A mania da grandeza que acometeu nos últimos anos a nossa administração se manifestou de um modo alarmante não só no delírio ferroviário como na febre dos portos. Ao mesmo tempo que sonhávamos varar os sertões em todos os sentidos, cobrindo o país de uma rede de ferro, empenhávamos os recursos e o crédito do país na construção de uma infinidade de portos.

A simples enumeração dos que receberam nos últimos anos atenção do Governo – e dinheiro do Tesouro – mostra com que ânsia nos metemos a resolver, de uma assentada, o problema do aparelhamento econômico do país. São eles os de Manaus, Pará, Maranhão, Amarração, Ceará, Natal, Cabedelo, Recife, Jaraguá, Bahia, Rio, Niterói, Vitória, São João da Barra, Paranaguá, Florianpópolis, Laguna, Itajaí, Rio Grande do Sul, porto e barra, Corumbá. Parece uma página de dicionário geográfico.

Na própria Câmara, dizia em parecer Carlos Peixoto, relator da Comissão de Finanças (Jornal do Commercio, 16 de outubro de 1915):

Nesses doze anos, o total das quotas correspondentes aos serviços de juros e amortização do empréstimo contraído para a construção do porto do Rio de Janeiro, inclusive o pagamento das respectivas comissões, deveria ter-se elevado a 66.412:948$928, ouro, sendo pois o produto do imposto arrecadado pelo mesmo porto insuficiente para atender aos serviços do empréstimo contraído para os melhoramentos nele realizados.

Examinando-se o quadro anterior é fácil verificar que somente nos anos de 1911, 1912 e 1913, a receita especial arrecadada pelo nosso porto foi suficiente para cobrir as quotas dos serviços de juros e amortização, correspondentes aos mesmos períodos.

Não pode, pois, a insuficiência da renda especial, que no período que consideramos se traduz em uma diferença para menos de réis 10.370:176$347, ouro, ser atribuída exclusivamente às circunstâncias especiais verificadas no ano de 1914, ou ao fato de, no período 1903 a 1905, ser o imposto ouro cobrado na base de 1½%.

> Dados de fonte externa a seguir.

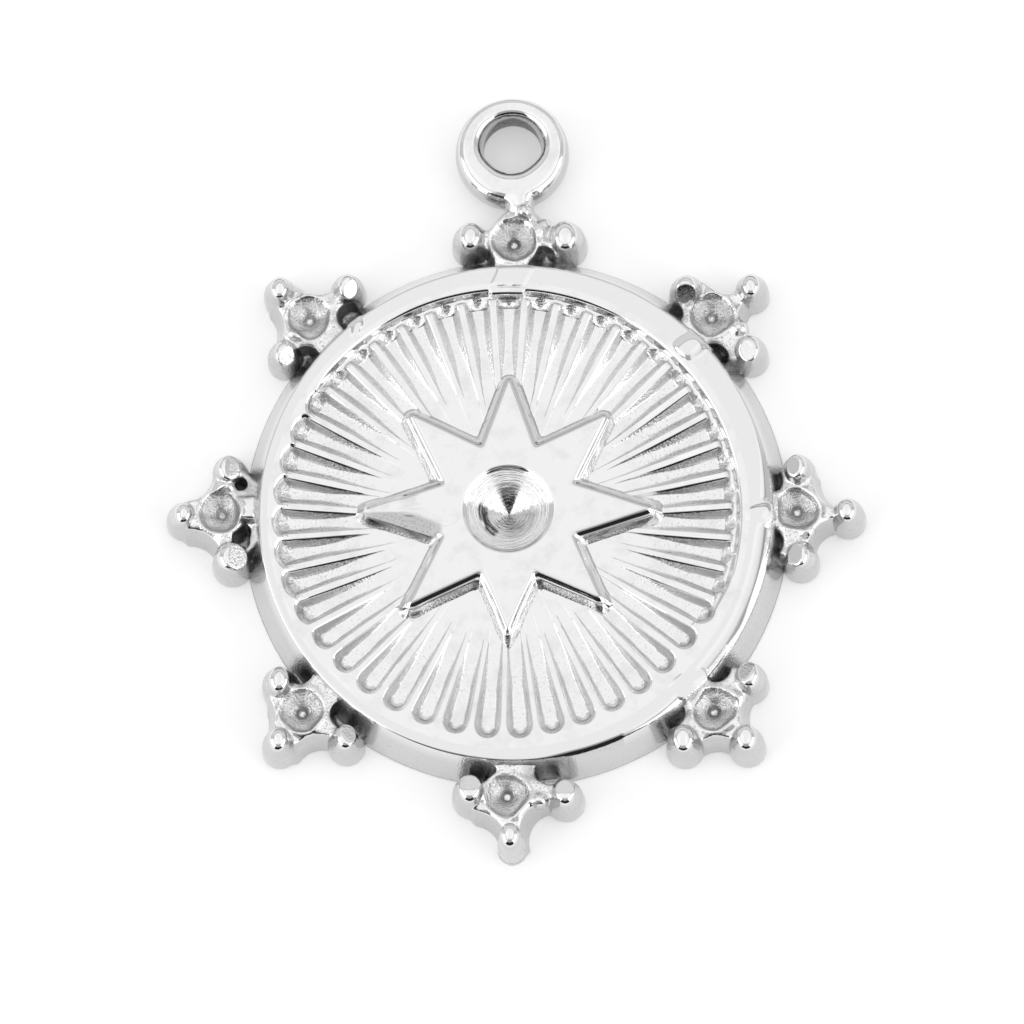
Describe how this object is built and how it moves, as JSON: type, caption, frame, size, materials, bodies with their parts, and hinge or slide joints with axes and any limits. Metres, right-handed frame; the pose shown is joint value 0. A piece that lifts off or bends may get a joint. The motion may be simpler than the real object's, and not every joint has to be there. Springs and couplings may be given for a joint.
{
  "type": "sunburst star charm",
  "caption": "Round cast charm with a raised star on a ribbed sunburst, empty stone seats with prongs round its rim, and a hanging loop.",
  "frame": {"origin": "on the flat back, on the axis of the star and of its centre stone seat", "axes": "+Z out of the face, +Y towards the hanging loop, +X to the right seen from the face"},
  "size_m": [0.0231, 0.026, 0.0022],
  "materials": {
    "plated_metal": "polished white rhodium plate over cast brass, pitted and matt in the recesses"
  },
  "bodies": {
    "root": {"charm_casting": "plated_metal"}
  },
  "joints": []
}
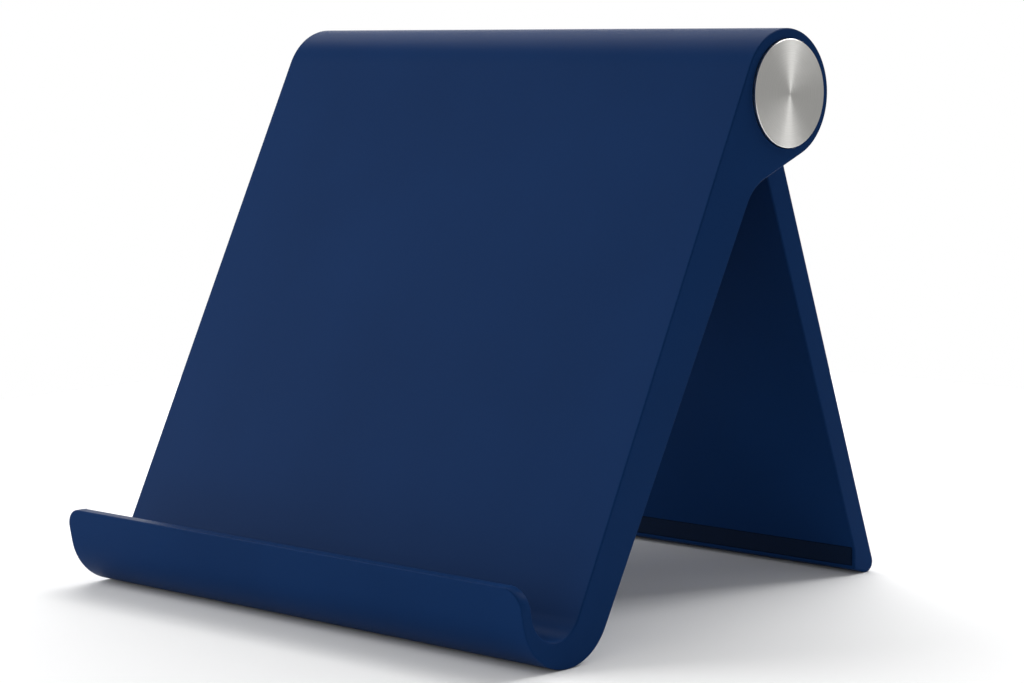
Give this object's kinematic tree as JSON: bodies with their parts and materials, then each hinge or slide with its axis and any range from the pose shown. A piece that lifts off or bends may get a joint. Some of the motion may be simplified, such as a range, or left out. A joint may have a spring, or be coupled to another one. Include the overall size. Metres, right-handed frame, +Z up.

Torna-se evidente a insuficiência da taxa de 2%, sobretudo quando se considera que ela vigora não só para o porto do Rio de Janeiro, como para todos os mai da República, cujo movimento de importação é extraordinariamente menor, não podendo portanto a renda especial neles arrecadada corresponder às necessidades do serviço dos empréstimos que sejam contraídos para o seu melhoramento.

Imagem: reprodução parcial da página 451


[56] "Até hoje ninguém conhece um ato por parte do Executivo Federal, com relação à Companhia Docas, que tivesse redundado em benefício do povo paulista, que lhe tivesse diminuído de um ceitil as taxas com que ela vem arrochando a produção do Estado. Até hoje se espera o primeiro ato de energia do Executivo Federal com relação à Companhia Docas de Santos, que conhece o segredo de dominar todas as resistências, de vencer todos os obstáculos. Agora, porém, que na suprema administração do país impera uma consciência honesta, esperamos que se iniciará uma fase em que o interesse público não seja sistematicamente desconhecido e eternamente lesado". Mario Pinto Serva, Jornal do Commercio, 15 de dezembro de 1915.

[57] Num banquete que lhe foi oferecido por motivo do seu regresso a São Paulo, a fim de assumir a presidência do Estado, disse Rodrigues Alves: "Vivendo assim, procurávamos evitar atritos e complicações com o Governo Federal, trabalhando na zona do nosso território, sem rancores nem provocações. Mas, enquanto assim procedíamos, ativando as forças produtoras do nosso Estado e pugnando pelo desenvolvimento da riqueza nacional, quando declarávamos com lealdade que, divergentes da ação política do Governo Federal, tínhamos resolvido realizar o grande empenho de apaziguamento de paixões, seguindo uma norma de conduta que não tornasse impossível em tempo oportuno a colaboração com os diversos elementos políticos do país, uma ameaça sinistra de intervenção surgiu e se avolumou, caracterizando-se logo por medidas violentas, quais as de serem preparados batalhões para invadir e conquistar o nosso território, obrigando-nos a uma multidão de providências que importavam em sacrifícios pesadíssimos. E a humilhação que nos impunha essa ameaça inacreditável? Poderia depor, senhores, sobre a verdade do aparelhamento militar para a invasão do nosso Estado, se todos vós não conhecêsseis, como eu, aquela tristíssima aventura.

"Ainda agora a voz poderosa do eminente parlamentar sr. Ruy Barbosa, em um dos notáveis discursos dessa grande série que há de passar à História como o melhor elemento para o estudo de uma situação infeliz, lembrou no Senado aquele célebre período de uma proclamação pública nesta Capital e lida como geral assombro em razão da responsabilidade política do jornal que a inseriu em suas colunas:

"É mister que a bandeira do Partido Republicano Conservador tremule nas ameias do Palácio de São Paulo ainda que crivada de balas e enlameada de sangue". Jornal do Commercio, 4 de janeiro de 1915.